Penser l’après-guerre
Les combats se poursuivent, tout comme leur intensité, et le Hezbollah continue de lancer des raids aériens contre le territoire israélien. Début novembre, les bruits de négociation, menée par Amos Hochstein, le missi dominici américain, s’intensifient. Des tirs contre des soldats de l’armée régulière libanaise ou contre la FINUL contribuent à ternir l’image israélienne.
Pourtant, militairement, « il y a un clair affaiblissement » du Hezbollah, souligne David Khalfa.
Ces négociations ont abouti ce mardi soir, avec l’annonce par Benyamin Netanyahou d’un cessez-le-feu pour « trois raisons » :
- « se concentrer sur la menace iranienne »,
- « rafraîchir les troupes et se réapprovisionner »,
- et isoler le Hamas en signant un accord avec le Hezbollah.
Pour autant, la victoire militaire n’est pas définitivement acquise.

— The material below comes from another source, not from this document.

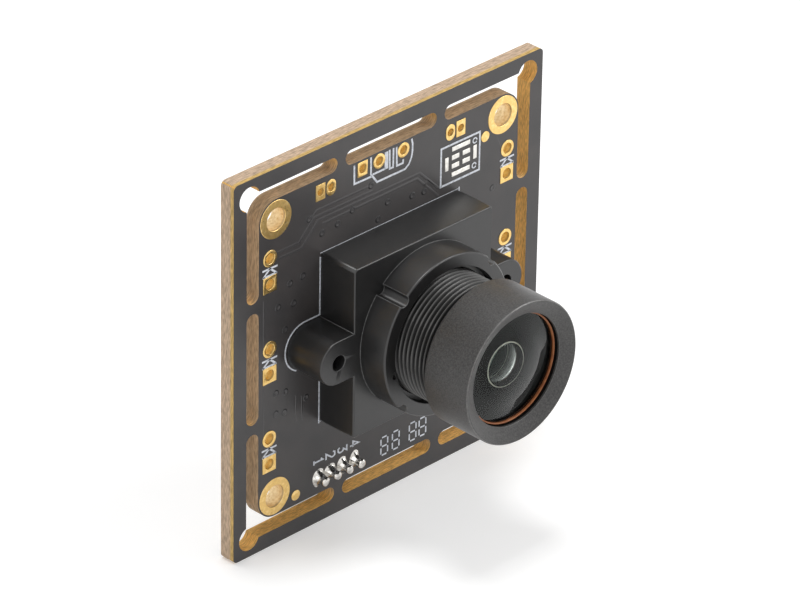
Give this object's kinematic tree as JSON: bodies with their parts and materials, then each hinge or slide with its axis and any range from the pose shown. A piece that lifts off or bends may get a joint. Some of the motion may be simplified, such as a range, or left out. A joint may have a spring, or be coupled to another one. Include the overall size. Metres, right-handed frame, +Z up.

« C’est impossible avec des mouvements qui sont au milieu des populations. Il y aura toujours des résurgences, même sporadiques », analyse le général Chauvancy.
Des coups importants ont été portés à l’arsenal du Hezbollah, certes, mais leur ampleur est difficile à évaluer. Israël remporte cependant une victoire politique sous deux aspects, juge David Khalfa :
- « isoler le front nord (contre le Hezbollah) du front sud (contre le Hamas) »,
- et l’affaiblissement d’un proxy iranien.
Naïm Kassem, le nouveau dirigeant du Hezbollah, est « un pragmatique. Il sait que son organisation n’est pas défaite, mais elle est affaiblie militairement », ajoute-t-il.
La pérennité de l’accord dépendra de la bonne volonté des protagonistes. Israël, pour autant, poursuivra sa campagne Mabam (m’aracha bein ha-milchamot en hébreu, signifiant campagne entre les guerres, NDLR).
Lancée en 2013, elle vise à combattre les proxys de l’Iran, dont le Hezbollah, en frappant leurs capacités militaires ou les livraisons d’armes qui transitent pour la milice chiite par la Syrie.
Tsahal referme donc la page « Flèches du Nord » afin de poursuivre ailleurs son combat contre le régime des Mollahs.